Vielleicht liegt in der „Matthäuspassion“ der Keim zum repräsentativen Kunstwerk „Film“ des 20. Jahrhunderts, wie es die Oper im 17. und 18. Jahrhundert war. Der Gedanke mag dem Leser kühn vorkommen. Er ist es auch; aber er ist nicht undiskutabel. Steht doch auch die Musik, die ganze Kultur an einem Wendepunkt, an der Schwelle eines neuen Abschnitts der Entwicklung. Musikfilm als Werk an sich, Drehbuch als Grundlage (wie das Libretto der Oper), wertvolle Musik in tiefem, geistigem Zusammenhang mit erhabenen Ideen, die den Komponisten inspiriert haben können. — Der Plan, Opern auf die Leinwand zu bringen, ist alt und wurde und wird durchgeführt. Solche Unternehmungen können im großen und ganzen als wenig positiv bezeichnet werden. Das unterhaltende Moment dominiert, das Künstlerische tritt zurück. Die Musik mit ihren eminenten Fähigkeiten psychologischer Seelendarstellung ist dem Filmkomponisten auf dem bisherigen Niveau schon aus rein zeittechnischen Gründen unmöglich. E. Kfenek zum Beispiel berichtet davon, daß der Komponist stets zuletzt drankommt und daher wenig sorgfältig arbeiten kann. Die Musik sollte aber — wie sonst bei der Filmproduktion jede Teilaufnahme — äußerst sorgfältig erstellt werden.

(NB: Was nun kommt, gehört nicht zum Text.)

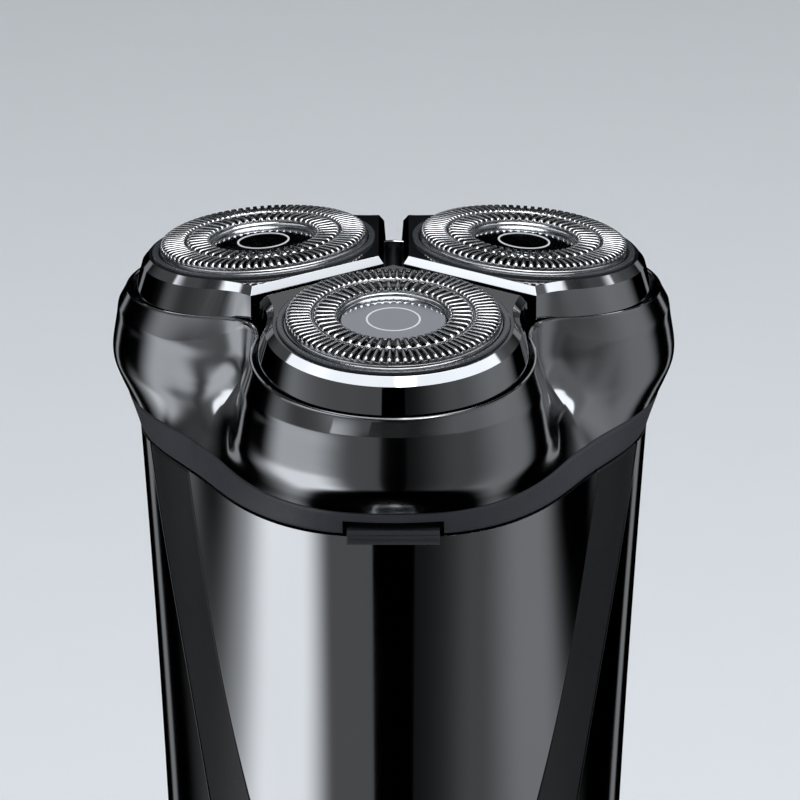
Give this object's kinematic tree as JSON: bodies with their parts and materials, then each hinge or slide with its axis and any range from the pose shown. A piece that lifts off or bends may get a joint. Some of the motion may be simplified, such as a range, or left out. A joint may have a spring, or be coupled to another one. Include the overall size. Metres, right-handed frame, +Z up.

Seelisches Erleben kann vollendet oft nur durch musikalische Interpretation verdeutlicht werden. Dies ist bereits bekannt, aber im Film kaum ausgenützt; wenigstens nicht in künstlerisch befriedigender Weise. — Neben dem Vermögen der Musik, in die innersten Tiefen des seelischen Erlebens vorzudringen und auch das auszudrücken, was das Wort nicht mehr auszudrücken vermag, wäre vielleicht in einer neuen Vergesellschaftung der Künste im Zeitalter der Technik neuer Impuls zu musikalischer Evolution enthalten, so wie die Oper neue Formen entwickelte und mit der Finaleausbildung eine Großtat in der Musikgeschichte, in der Geschichte der musikalischen Form setzte.

Wieviel in dieser Hinsicht zu tun ist, zeigt etwa der ausgezeichnete „Hamlet“-Film, Musik von dem bekannten englischen Komponisten William Walton. Die Musik ist hier nicht essentieller Bestandteil des Filmwerks. Ihre Form sind der Handlung entsprechend ziemlich mosaikartig aneinandergereihte „Musikgemälde“, die nur in der sichtbaren

Handlung ihre Verbindung erfahren. Durch diese Hinweise soll die Aufmerksamkeit ganz intensiv auf das Thema „Filmmusik“ und „Film und Kunstwerk“ gelenkt werden. Vielleicht regen sie zur Debatte an; ist diese produktiv, wird man sich gerne mit diesem Thema beschäftigen. Vielleicht ist der musikalische Filmstil ein Stil der Zukunft?